┌──

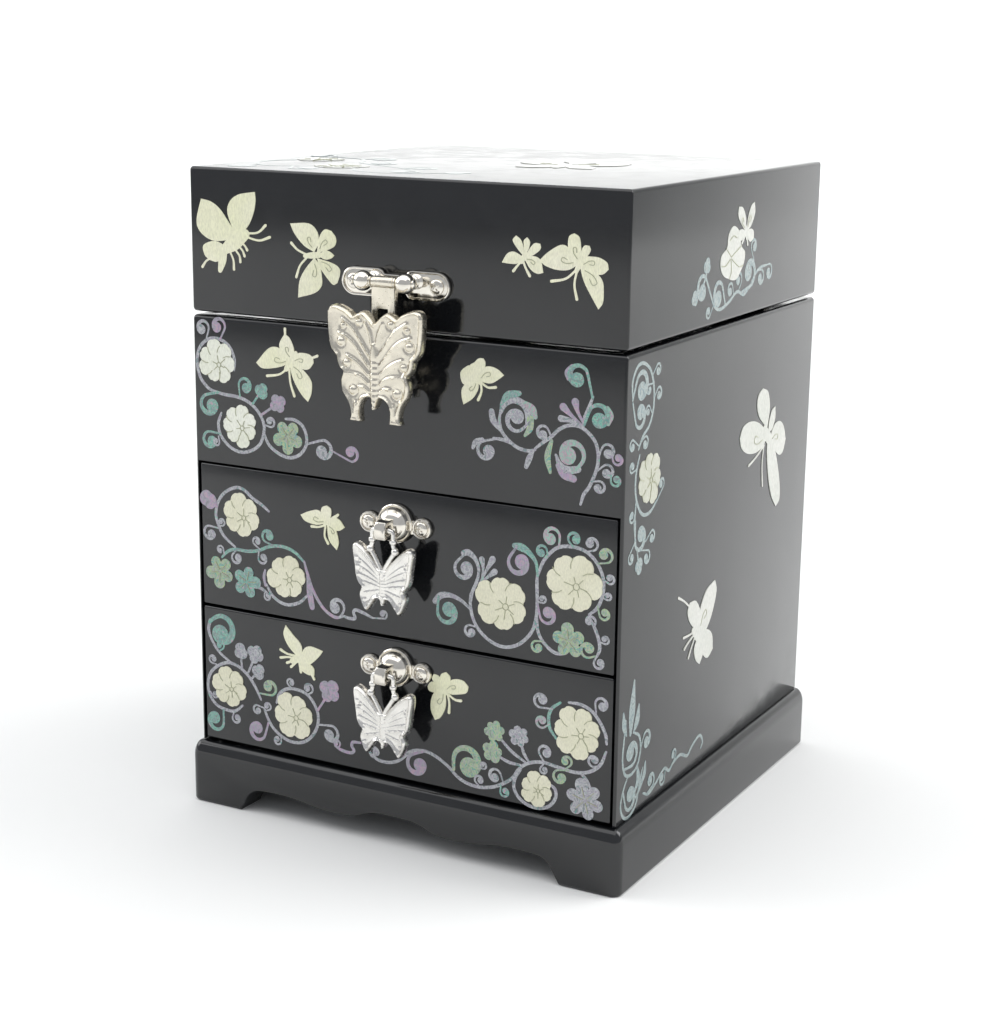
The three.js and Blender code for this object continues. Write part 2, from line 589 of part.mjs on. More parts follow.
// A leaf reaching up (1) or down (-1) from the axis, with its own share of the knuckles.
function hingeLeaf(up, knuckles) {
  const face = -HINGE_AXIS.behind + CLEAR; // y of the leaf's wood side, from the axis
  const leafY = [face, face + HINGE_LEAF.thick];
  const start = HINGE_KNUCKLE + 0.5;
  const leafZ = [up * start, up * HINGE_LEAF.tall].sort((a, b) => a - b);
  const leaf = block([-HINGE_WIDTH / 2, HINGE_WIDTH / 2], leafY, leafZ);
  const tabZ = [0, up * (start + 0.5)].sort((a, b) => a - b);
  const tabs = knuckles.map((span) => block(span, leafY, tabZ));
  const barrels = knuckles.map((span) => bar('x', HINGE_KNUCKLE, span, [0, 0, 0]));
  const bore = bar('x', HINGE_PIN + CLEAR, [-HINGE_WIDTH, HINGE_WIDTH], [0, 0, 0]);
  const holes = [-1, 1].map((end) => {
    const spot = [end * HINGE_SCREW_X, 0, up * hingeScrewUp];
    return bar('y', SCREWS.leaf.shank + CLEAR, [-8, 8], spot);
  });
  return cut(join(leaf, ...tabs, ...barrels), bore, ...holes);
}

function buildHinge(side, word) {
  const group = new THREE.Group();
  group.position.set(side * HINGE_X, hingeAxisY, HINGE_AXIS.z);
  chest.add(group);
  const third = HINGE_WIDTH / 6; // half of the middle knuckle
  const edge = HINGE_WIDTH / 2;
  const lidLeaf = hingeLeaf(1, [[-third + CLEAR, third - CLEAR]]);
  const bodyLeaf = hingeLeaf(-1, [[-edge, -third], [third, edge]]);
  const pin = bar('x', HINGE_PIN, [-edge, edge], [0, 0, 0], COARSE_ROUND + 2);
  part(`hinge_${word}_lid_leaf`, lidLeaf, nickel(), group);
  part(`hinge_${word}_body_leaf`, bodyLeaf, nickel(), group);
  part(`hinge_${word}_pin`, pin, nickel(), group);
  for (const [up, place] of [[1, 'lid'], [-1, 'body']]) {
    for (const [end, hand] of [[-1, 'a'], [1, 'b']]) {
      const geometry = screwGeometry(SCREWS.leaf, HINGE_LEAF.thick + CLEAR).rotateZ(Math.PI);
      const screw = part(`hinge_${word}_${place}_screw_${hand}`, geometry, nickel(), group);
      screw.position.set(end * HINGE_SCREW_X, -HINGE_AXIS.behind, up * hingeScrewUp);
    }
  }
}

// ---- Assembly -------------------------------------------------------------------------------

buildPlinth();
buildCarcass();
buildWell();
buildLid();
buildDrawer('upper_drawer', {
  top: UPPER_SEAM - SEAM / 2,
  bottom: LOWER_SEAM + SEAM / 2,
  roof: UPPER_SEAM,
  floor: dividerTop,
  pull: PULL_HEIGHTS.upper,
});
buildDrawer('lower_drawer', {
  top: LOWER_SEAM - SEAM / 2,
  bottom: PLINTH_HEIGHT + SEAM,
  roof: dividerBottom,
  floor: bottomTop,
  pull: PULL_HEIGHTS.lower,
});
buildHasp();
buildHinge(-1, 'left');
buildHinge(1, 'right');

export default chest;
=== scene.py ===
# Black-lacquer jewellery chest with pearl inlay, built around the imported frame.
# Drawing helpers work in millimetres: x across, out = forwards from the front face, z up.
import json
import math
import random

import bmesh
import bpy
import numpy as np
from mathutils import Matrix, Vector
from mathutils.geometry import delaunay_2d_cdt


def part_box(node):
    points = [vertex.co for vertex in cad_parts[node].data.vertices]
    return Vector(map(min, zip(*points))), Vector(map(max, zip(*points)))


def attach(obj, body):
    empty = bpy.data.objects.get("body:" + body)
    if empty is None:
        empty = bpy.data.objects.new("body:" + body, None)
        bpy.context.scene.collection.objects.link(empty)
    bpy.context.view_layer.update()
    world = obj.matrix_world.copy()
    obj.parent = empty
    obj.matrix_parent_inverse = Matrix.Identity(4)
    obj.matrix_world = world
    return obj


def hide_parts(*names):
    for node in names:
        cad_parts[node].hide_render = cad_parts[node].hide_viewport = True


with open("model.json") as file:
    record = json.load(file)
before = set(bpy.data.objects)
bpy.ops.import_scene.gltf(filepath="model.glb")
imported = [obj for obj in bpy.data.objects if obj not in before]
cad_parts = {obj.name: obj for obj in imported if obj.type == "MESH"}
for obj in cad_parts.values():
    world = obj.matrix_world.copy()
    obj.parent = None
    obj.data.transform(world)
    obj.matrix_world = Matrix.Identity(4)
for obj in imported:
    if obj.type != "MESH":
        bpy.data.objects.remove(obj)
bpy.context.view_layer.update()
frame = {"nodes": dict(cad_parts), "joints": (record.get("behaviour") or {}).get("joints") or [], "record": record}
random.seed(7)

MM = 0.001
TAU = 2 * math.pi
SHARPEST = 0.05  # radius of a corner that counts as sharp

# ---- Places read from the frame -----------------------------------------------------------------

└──

WHAT YOU WILL DO
In the listing above, find the line containing "buildCarcass();" and the line containing "obj.parent = None". Output them and every line between, exactly, and nothing else.

RESPONSE
buildCarcass();
buildWell();
buildLid();
buildDrawer('upper_drawer', {
  top: UPPER_SEAM - SEAM / 2,
  bottom: LOWER_SEAM + SEAM / 2,
  roof: UPPER_SEAM,
  floor: dividerTop,
  pull: PULL_HEIGHTS.upper,
});
buildDrawer('lower_drawer', {
  top: LOWER_SEAM - SEAM / 2,
  bottom: PLINTH_HEIGHT + SEAM,
  roof: dividerBottom,
  floor: bottomTop,
  pull: PULL_HEIGHTS.lower,
});
buildHasp();
buildHinge(-1, 'left');
buildHinge(1, 'right');

export default chest;
=== scene.py ===
# Black-lacquer jewellery chest with pearl inlay, built around the imported frame.
# Drawing helpers work in millimetres: x across, out = forwards from the front face, z up.
import json
import math
import random

import bmesh
import bpy
import numpy as np
from mathutils import Matrix, Vector
from mathutils.geometry import delaunay_2d_cdt


def part_box(node):
    points = [vertex.co for vertex in cad_parts[node].data.vertices]
    return Vector(map(min, zip(*points))), Vector(map(max, zip(*points)))


def attach(obj, body):
    empty = bpy.data.objects.get("body:" + body)
    if empty is None:
        empty = bpy.data.objects.new("body:" + body, None)
        bpy.context.scene.collection.objects.link(empty)
    bpy.context.view_layer.update()
    world = obj.matrix_world.copy()
    obj.parent = empty
    obj.matrix_parent_inverse = Matrix.Identity(4)
    obj.matrix_world = world
    return obj


def hide_parts(*names):
    for node in names:
        cad_parts[node].hide_render = cad_parts[node].hide_viewport = True


with open("model.json") as file:
    record = json.load(file)
before = set(bpy.data.objects)
bpy.ops.import_scene.gltf(filepath="model.glb")
imported = [obj for obj in bpy.data.objects if obj not in before]
cad_parts = {obj.name: obj for obj in imported if obj.type == "MESH"}
for obj in cad_parts.values():
    world = obj.matrix_world.copy()
    obj.parent = None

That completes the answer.